President Jacob Zuma certainly caught the attention of legal and political commentators when he addressed a judicial conference in Sandton last week.
He remarked that “the executive must be allowed to conduct its administration and policymaking work as freely as it possibly can. The powers conferred on the courts cannot be superior to the powers resulting from a political and consequently administrative mandate resulting from popular democratic elections.”
The president said that the constitutional scheme was not intended for minority parties to claw back, in effect, what they had resoundingly lost at the ballot box.
Some found the speech to be an ominous warning to the judiciary to refrain from excessive activism. Could the majority judgment in Glenister v the President and Others, in which the Constitutional Court found the legislation creating the Hawks to be constitutionally wanting, have been a target of the speech?
The contrary view was that many jurists have spoken about the need for respect among the three arms of the state and, flowing from that, that the judiciary should be cautious about overreaching its role when it comes to policy and its implementation. Hence the president was hardly making a novel and thus threatening argument.
What thus to make of the speech, taking into account these contrary interpretations?
The starting point must be the constitutional text, which sets out an ambitious role for the judiciary. By including socioeconomic rights, substantive equality and a clear commitment to transparency and openness, and by imposing obligations on all arms of the state to protect and promote the Constitution, the drafters of the text ensured that the courts would have to play a significant role in ensuring the vindication of these rights and thereby be obliged to engage fundamentally at times with government policy and its implementation.
This ambitious model of constitutional democracy thus foresaw the judiciary as being partners with the other arms of state in the implementation of the new democratic vision. It is correct to suggest that the courts should be careful not to impose their conception of a policy designed to carry out the distributive commitments of the Constitution over a contrary but plausible and justifiable plan proposed by the legislature and/or the executive.
Hence, if Zuma was arguing against a judicial takeover of policy, he was fully justified in making that argument. If, however, he was saying that all areas of administration and policymaking fall outside of the judicial authority, so that the other arms of state must be left unconstrained to carry out their programmes, then his speech poses a serious problem in the attainment of the vision of constitutional democracy as contained in our text.
There will always be a number of cases in which government policy is in conflict with what the Constitution promised the people and, when that occurs, the powers of the courts are superior to those of the other two arms of the state. A few illustrations must suffice.

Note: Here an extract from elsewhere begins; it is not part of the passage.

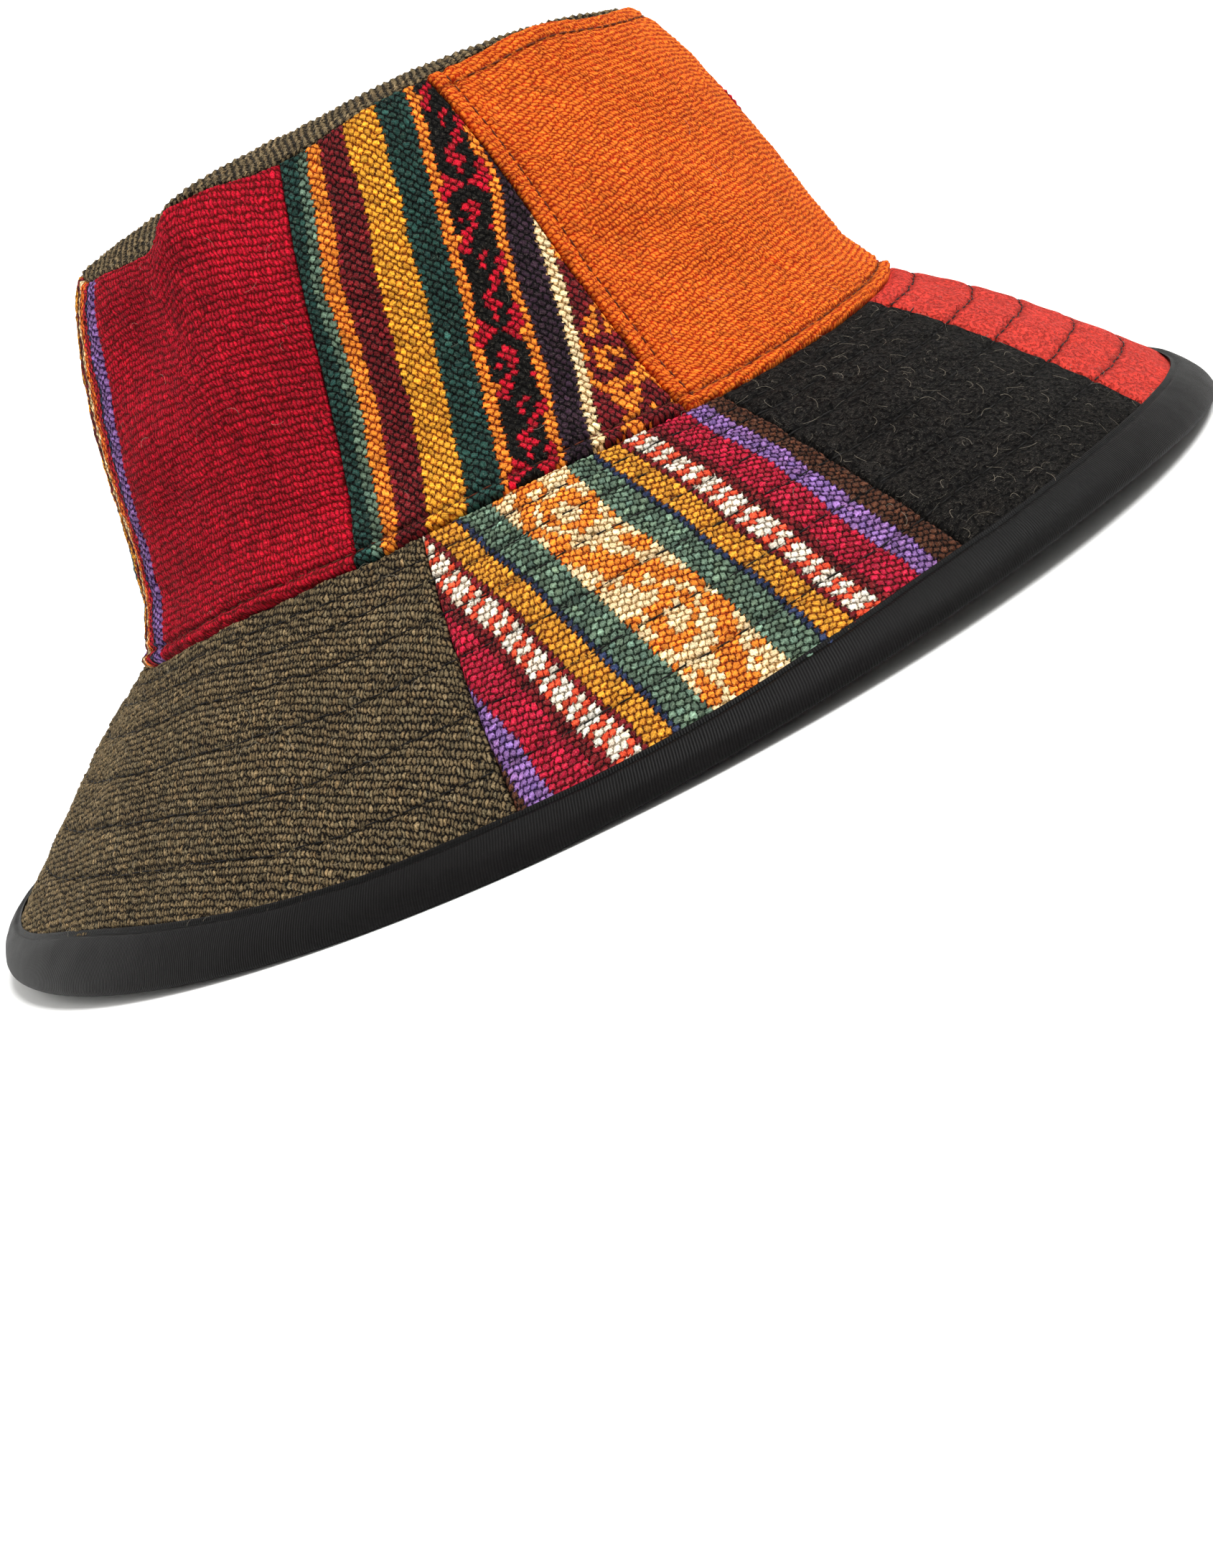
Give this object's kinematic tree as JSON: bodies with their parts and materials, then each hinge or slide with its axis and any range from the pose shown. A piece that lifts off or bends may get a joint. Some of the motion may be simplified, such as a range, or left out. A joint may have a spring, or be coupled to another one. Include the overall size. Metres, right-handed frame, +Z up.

A community contests current educational policy because it fails to meet the right to education enshrined in the Constitution, or seeks relief from the courts on the basis that the government has failed to deliver adequate basic healthcare or, to take a current dispute, legislation is passed under the justification of protection of official secrets but unreasonably diminishes the right to freedom of the media.
In all these cases the Constitution insists that the review powers of the courts can trump the legislative or policy powers of the legislature or the executive. That is the name of the South African constitutional game and, if the president is arguing differently, then we are possibly witnessing more than the kind of tension that invariably exists among the arms of the state in any constitutional democracy.
Courts face particular problems in developing countries based on written constitutions that include a Bill of Rights and South Africa is no exception. Zuma correctly noted in his speech that poverty represents a massive obstacle to the attainment of access to justice for all in this country.
But, as long as there is the magnitude of poverty experienced daily by millions of South Africans, in addition to significant failures on the part of government at all three levels to deliver the basic goods and services promised in the Constitution, desperate communities will seek the assistance of the courts. In turn, this will result in judgments that, for example, insist that toilets be provided that respect the privacy and dignity of all, no matter what the policy formulated by the provincial government.
The irony is that if the government fails to deliver the courts will be compelled to play a greater role, which, in turn, appears to be what the president’s speech seeks to counter.
Perhaps the president did not intend to go so far but the words he chose are clearly susceptible to this interpretation. If that is what was meant, expect not only an increased tension between the judiciary and the government but calls to change the Constitution and the appointment of judges in the future who will hold to a similar restrictive legal philosophy.